La basilique Saint-Jean-de-Latran (Rome).

« C'est ici le siège du pape et du pontife, » portait une ancienne inscription ; c'est ici qu'il préside comme vicaire du Christ, et on l'appelle le siège de Rome parce que tel est son droit. Nul autre que le pape ne peut s'y asseoir, et, comme ce siège est sublime, tous les autres sont au-dessous de lui :

Et quia sublimis alii subduntur in imis.

Ailleurs on lisait : « C'est ici le palais de Dieu, Aula Dei, où retentissent, comme sur le Sinaï, les ordres célestes.... D'ici est partie la loi qui a tiré l'homme du fond de l'abîme et répandu la lumière sur toutes les parties du monde connu ».

On l'appelait l'Asile ou le Temple de la Miséricorde, parce qu'elle était ouverte, jour et nuit, comme asile au malheur ou comme consolation à la prière. Les verroux y étaient inconnus, et les portes n'étaient fermées que par des courtines. Les criminels qui s'y réfugiaient y étaient soumis d'ailleurs à diverses pénitences qui pussent leur servir d'épreuve et d'expiation.
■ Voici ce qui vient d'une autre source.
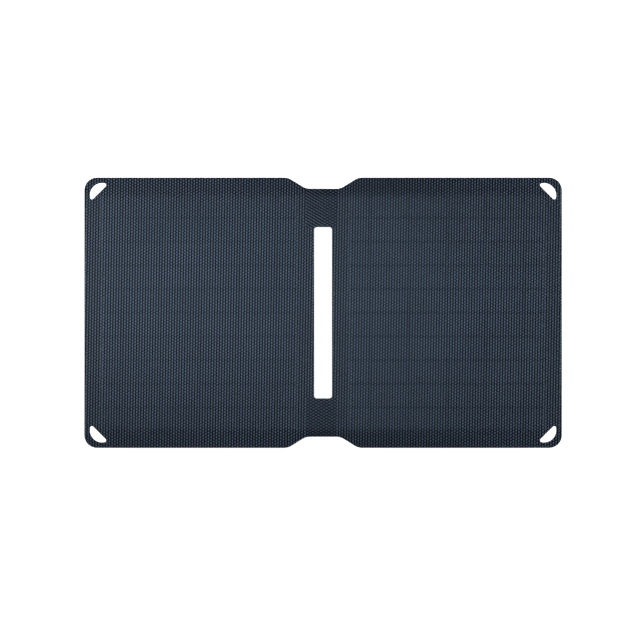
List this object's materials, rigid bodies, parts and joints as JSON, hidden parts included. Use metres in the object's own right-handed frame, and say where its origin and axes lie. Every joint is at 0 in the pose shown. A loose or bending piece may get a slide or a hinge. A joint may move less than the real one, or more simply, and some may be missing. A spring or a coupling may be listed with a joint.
{
  "type": "folding solar charger",
  "caption": "Flat two-leaf folding solar charger with a textured film face, slotted fold band, half-moon corner holes and a rear USB controller.",
  "frame": {"origin": "under the middle of the open panel, level with the controller's underside", "axes": "+X along the panel's long side, +Y up the leaves, +Z out of the cell face"},
  "size_m": [0.385, 0.218, 0.0162],
  "materials": {
    "textured_film": "embossed satin",
    "encapsulant": "dark, satin",
    "silicon_cell": "anti-reflective",
    "tinned_copper": "satin",
    "glass_fibre_board": "matt",
    "woven_fabric": "coated weave",
    "moulded_housing": "fine spark texture",
    "soft_rubber": "matt",
    "plated_steel": "bright",
    "circuit_laminate": "satin",
    "component_black": "matt",
    "capacitor_can": "satin",
    "socket_insulator": "satin",
    "clear_lens": "clear"
  },
  "bodies": {
    "right_leaf": {"capacitor_1": "capacitor_can", "capacitor_2": "capacitor_can", "charge_chip": "component_black", "circuit_board": "circuit_laminate", "controller_base": "moulded_housing", "controller_cover": "moulded_housing", "controller_gasket": "soft_rubber", "cover_screw_1": "plated_steel", "cover_screw_2": "plated_steel", "cover_screw_3": "plated_steel", "cover_screw_4": "plated_steel", "diode": "component_black", "inductor": "component_black", "light_pipe": "clear_lens", "negative_lead": "tinned_copper", "port_flap_anchor": "soft_rubber", "positive_lead": "tinned_copper", "right_back_fabric": "woven_fabric", "right_backing_board": "glass_fibre_board", "right_bottom_jumper": "tinned_copper", "right_cell_01": "silicon_cell", "right_cell_02": "silicon_cell", "right_cell_03": "silicon_cell", "right_cell_04": "silicon_cell", "right_cell_05": "silicon_cell", "right_cell_06": "silicon_cell", "right_cell_07": "silicon_cell", "right_cell_08": "silicon_cell", "right_cell_09": "silicon_cell", "right_cell_10": "silicon_cell", "right_front_encapsulant": "encapsulant", "right_front_film": "textured_film", "right_rear_encapsulant": "encapsulant", "right_ribbons": "tinned_copper", "right_top_jumper": "tinned_copper", "status_led": "clear_lens", "usb_insulator": "socket_insulator", "usb_shell": "plated_steel"},
    "left_leaf": {"left_back_fabric": "woven_fabric", "left_backing_board": "glass_fibre_board", "left_bottom_jumper": "tinned_copper", "left_cell_01": "silicon_cell", "left_cell_02": "silicon_cell", "left_cell_03": "silicon_cell", "left_cell_04": "silicon_cell", "left_cell_05": "silicon_cell", "left_cell_06": "silicon_cell", "left_cell_07": "silicon_cell", "left_cell_08": "silicon_cell", "left_cell_09": "silicon_cell", "left_cell_10": "silicon_cell", "left_front_encapsulant": "encapsulant", "left_front_film": "textured_film", "left_rear_encapsulant": "encapsulant", "left_ribbons": "tinned_copper", "left_top_jumper": "tinned_copper"},
    "port_flap": {"port_flap": "soft_rubber"}
  },
  "joints": [
    {"name": "fold_hinge", "type": "hinge", "parent": "right_leaf", "child": "left_leaf", "pos_m": [0, 0, 0.01667], "axis": [0, 1, 0], "range_deg": [0, 180]},
    {"name": "port_flap_hinge", "type": "hinge", "parent": "right_leaf", "child": "port_flap", "pos_m": [0.048, -0.0249, 0.00495], "axis": [0, 0, -1], "range_deg": [0, 120]}
  ]
}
Le Latran était enfin, par excellence, la basilique d'or, basilica aurea, grâce aux richesses dont il avait été comblé. Le détail qu'en donne Anastase étonne et éblouit : baldaquin d'argent du poids de 2,025 livres, statue assise du Sauveur, toute d'argent et haute de cinq pieds, quatre anges d'argent de même hauteur, les douze Apôtres également d'argent, sept autels d'argent du poids de 200 livres, cent dix lampes ou phares d'argent répandus dans les nefs ; et, près de l'autel, quatre lampes d'or en forme de couronne, un phare d'or à cinquante becs, un autre phare d'or devant le tabernacle, pesant 40 livres et dans lequel on brûlait de l'huile de nard. On comprend que le tabernacle n'était pas moins précieux il était de l'or le plus pur. Nous ne finirions pas maintenant si nous voulions énumérer tous les vases d'argent ou d'or, dont quelques-uns enrichis de pierres précieuses, canthares, amphores, etc., qui servaient dans la basilique à contenir le vin, l'huile, l'eau ou les parfums. On en comptait jusqu'à quatre-vingts. Deux de ces vases, destinés à l'eau et qu'on appelait hydres, furent employés par saint Léon le Grand, avec quatre autres semblables, donnés par Constantin aux basiliques de Saint-Pierre et de Saint-Paul, à renouveler les calices et les patènes des paroisses de Rome, après les dévastations des Vandales. Chacune de ces hydres pesait 100 livres. Venaient enfin les candélabres, — il y en avait de bronze d'une hauteur de dix pieds et ornés de bas-reliefs d'argent, — et les calices pour les prêtres, les coupes pour le peuple. Anastase cite sept grands calices d'or du poids de 10 livres, cinq cents petits calices d'argent du poids de 2 livres, sept patènes d'or pesant 30 livres chacune, et seize d'argent du même poids. A ces dons, Constantin ajouta, pour l'entretien du luminaire et du culte, des biens-fonds produisant un revenu annuel de 6,239 écus d'or.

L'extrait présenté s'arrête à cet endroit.